Absence of Agricultural Financing

GFA correctly identified the absence of agricultural financing for the average Gambian. Smallholder farmers and agribusiness SMEs across the country can attest to this gap firsthand.

Minister Sabally cited the Social Development Fund (SDF) as evidence that the government provides financing to farmers. This is false. While the SDF was originally designed to include agricultural financing, that function has long been discontinued. Under the Barrow administration, the SDF has been largely non-functional due to financial mismanagement by its leadership, including the Managing Director and Director of Finance - both of whom were eventually forced out after misappropriating millions of dalasi intended for Gambian entrepreneurs. This mismanagement persisted for years without consequence. The claim that this administration has been providing agricultural finance is demonstrably false.

The Minister also mentioned GAMIRSAL, a programme financed by the African Development Bank (AfDB). Citing a development partner's involvement does not, in itself, demonstrate that results have been delivered on the ground. Minister Sabally offered no figures on how many farmers benefited or how much financing actually reached Gambian farmers through this scheme - because no meaningful government-attributable agricultural financing exists. It is also worth recalling that the AfDB financed the SDF as well, which did not prevent its mismanagement under the Barrow administration.

Neglected Horticultural Gardens

The neglect of horticultural farmers is plain to anyone who visits a village garden. Most gardens lack sufficient water to adequately irrigate their plots. Some have no borehole at all, and those that do often lack the capacity to water even half the garden. Virtually no garden has proper cold storage for perishable vegetables.

The primary support that Gambian horticultural farmers receive comes from their own communities, private philanthropists, or external donors - not from government. The few village gardens that were formally developed were built during the Jammeh administration. The minimal seed distributions from the current government are too small to be meaningful, and they consistently arrive late. The Barrow administration has no credible track record in this area.

Issues Left Unaddressed

We note that Minister Sabally chose not to address at least two other significant points raised in our original press release.

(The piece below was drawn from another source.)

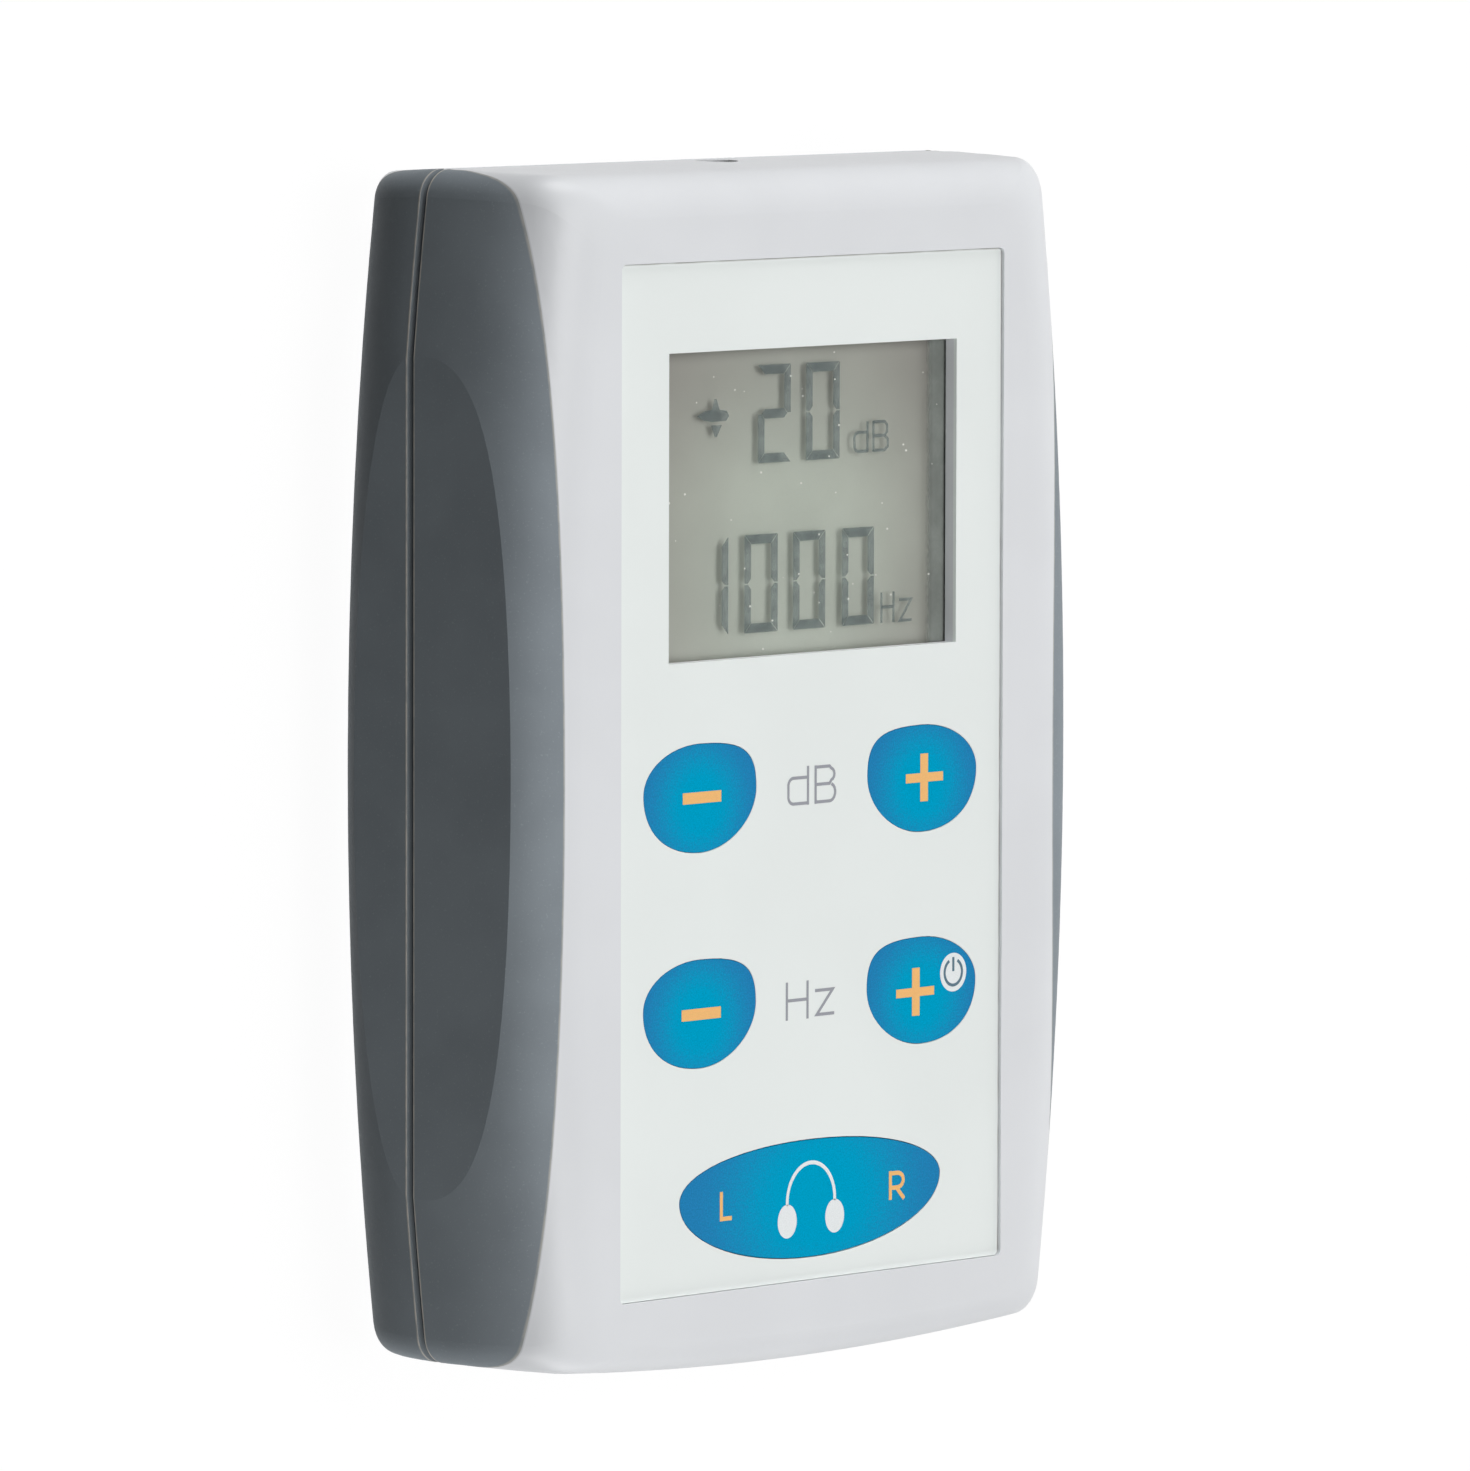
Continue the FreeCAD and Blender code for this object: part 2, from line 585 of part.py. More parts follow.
def rear_shell(block, zone):
    """The rear half: screw wells, battery compartment and the runners of its door."""
    shell = hollow(block, zone, False)
    inside = half_case(False)
    posts = [cylinder(x, y, 0, PARTING_Z - PARTING_GAP / 2, BOSS_R + BOSS_FIT).common(inside)
             for x, y in both_sides(CASE_SCREWS)]
    shell = shell.fuse([tongue_ring(), box_walls(), runners()] + posts)
    width = BATTERY_W / 2 + BOX_FIT
    shell = shell.cut(box(-width, width, -LENGTH / 2 + DOOR_THICK, BOX_Y1, -THROUGH, DEPTH))
    shell = shell.cut(centred_box(0, BOX_Y1 + BOX_WALL / 2, LEAD_NOTCH, BOX_WALL + THROUGH,
                                  BOX_TOP - LEAD_NOTCH_DEPTH, DEPTH))
    for x, y in both_sides(CASE_SCREWS):
        shell = shell.cut(cylinder(x, y, -THROUGH, SCREW_HEAD_Z + SCREW_HEAD, SCREW_WELL_R))
        shell = shell.cut(cylinder(x, y, -THROUGH, PARTING_Z + THROUGH, SCREW_HOLE_R))
    return shell.cut(fused(door_blocks(DOOR_GAP))).cut(jack_hole())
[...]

The first is the delayed payment of farmers for their groundnut harvest and the stagnation of groundnut prices. Some farmers wait up to five months to receive payment, and the government has implemented a payment system that places additional burdens on farmers rather than easing them. The Minister had no choice but to stay silent on this issue, as the evidence is abundant and well documented.

The second concerns both the failure to invest in irrigation and the misappropriation of development funding meant for that purpose. The total area of land under irrigation has actually declined. Infrastructure such as the JahallyPacharr rice fields has fallen into disrepair. At least D500 million in African Development Bank financing earmarked for rice field development and irrigation has been diverted -channelled instead to associates of President Adama Barrow.

Minister Sabally's silence on these points speaks volumes. The GFA has accurately described the reality facing Gambian farmers, and no amount of deflection changes that.